We seek alliances and
collaborations with scientists, governments, NGOs, and peoples across
Asia whose fate and future depend on the ecosystem services that the
Tibetan Plateau provides. Together, we will work to achieve the following
goals:
- A halt to the removal of Tibetan nomads from the high-altitude grasslands of the Tibetan Plateau. Tibetans across the Tibetan Plateau have a fundamental human right to determine how best to live in the homeland they have known for millennia. They have a fundamental human right to determining their own fate and future in how best to adapt to climate change.
- An immediate halt to all land uses that threaten the Tibetan Plateau's ecosystems, ecosystem services, and traditional sustainable land uses. We are especially concerned for the water resources of the Tibetan Plateau, which provide life-giving waters to people in ten downstream nations, including China.
- An independent, international scientific assessment of the Tibetan Plateau's ecosystems, ecosystem services, & land-use policies. Only through the participation of scientists and relevant stakeholders from Tibet, as well as from those nations that depend on Tibet’s ecosystem services, will there be a rigorous examination of the environmental conditions, a credible analysis and interpretation of the findings, and an equitable and durable approach to designing adaptation and mitigation strategies to deal with climate change in Tibet and the broader region.
- The use of social & ecological assessment tools & data, including the nomads’ traditional ecosystem knowledge, to determine appropriate human & ecosystem adaptation and mitigation strategies on behalf of the sustainable land uses of local communities and landscape-scale conservation initiatives.
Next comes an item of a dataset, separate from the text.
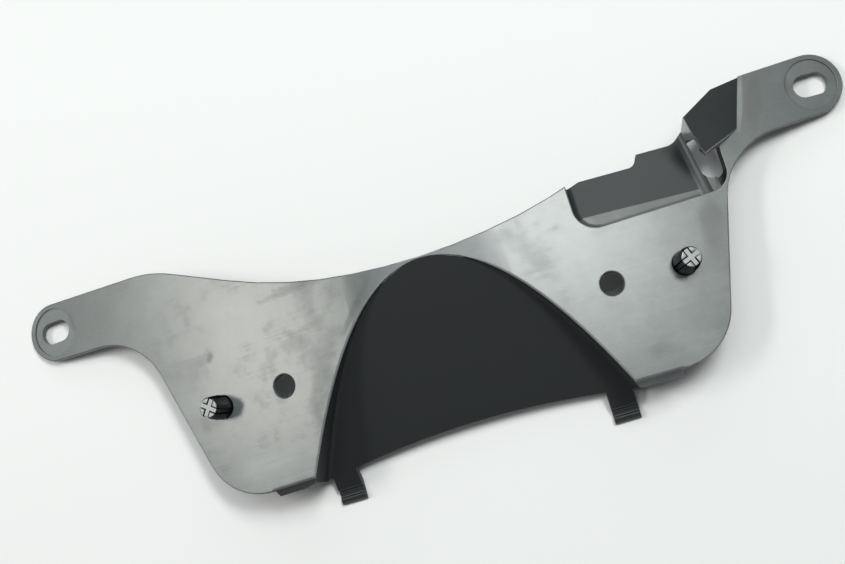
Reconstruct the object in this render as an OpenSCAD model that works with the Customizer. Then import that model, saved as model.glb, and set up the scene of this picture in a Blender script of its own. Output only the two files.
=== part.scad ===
// Fairing inner panel: a thin arched moulding with two slotted ears, a deep central scoop,
// two hooks that rest on the table, a pocket and a hood on the right arm, and two push rivets.
// The arch runs from left to right, +Y is the edge that carries the arms, and the lower
// tips of the ears and the hooks stand at z = 0.

/* [Shell] */
// Thickness of the moulding
wall = 2.5; // [1.8:0.1:3]
// Slope of each wing below the level, degrees
wing_angle = 11.6; // [9:0.1:14]
// Radius of the crown between the two wings
crown_r = 150; // [80:1:220]

/* [Arms and ears] */
// Distance of each ear's centre from the middle
ear_x = 142.2; // [136:0.1:150]
// Distance of each ear's centre from the line of the wing holes
ear_y = 47.3; // [45:0.1:50]
// Radius of the ear's round end, half the width of the arm
ear_r = 10.7; // [10:0.1:12]
// Rise of the arm towards its ear in plan, degrees
arm_rise = 3.2; // [1:0.1:5]
// Radius of the shoulder on the top edge
shoulder_r = 45; // [20:1:60]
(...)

- The creation and active use of transparent, inclusive, on-going local and trans-boundary resource management & decision-making mechanisms that include all regional stakeholders, especially Tibet’s nomadic herders.
- The creation of ecologically strategic conservation zones across the Tibetan Plateau in order to restore and enhance not only the health of ecosystem services but which also involve and support Tibetans' traditional livelihoods and their sustainable livelihood and land-use practices.
China needs Tibet's
nomads, who learned long ago that only through good stewardship is life
on the Tibetan Plateau humanly possible & ecologically sustainable.
Tibet's nomads are thus essential to sustaining the long-term health
of the Tibetan Plateau’s ecosystems and water resources, which China
so desperately craves – and which Asia so desperately needs.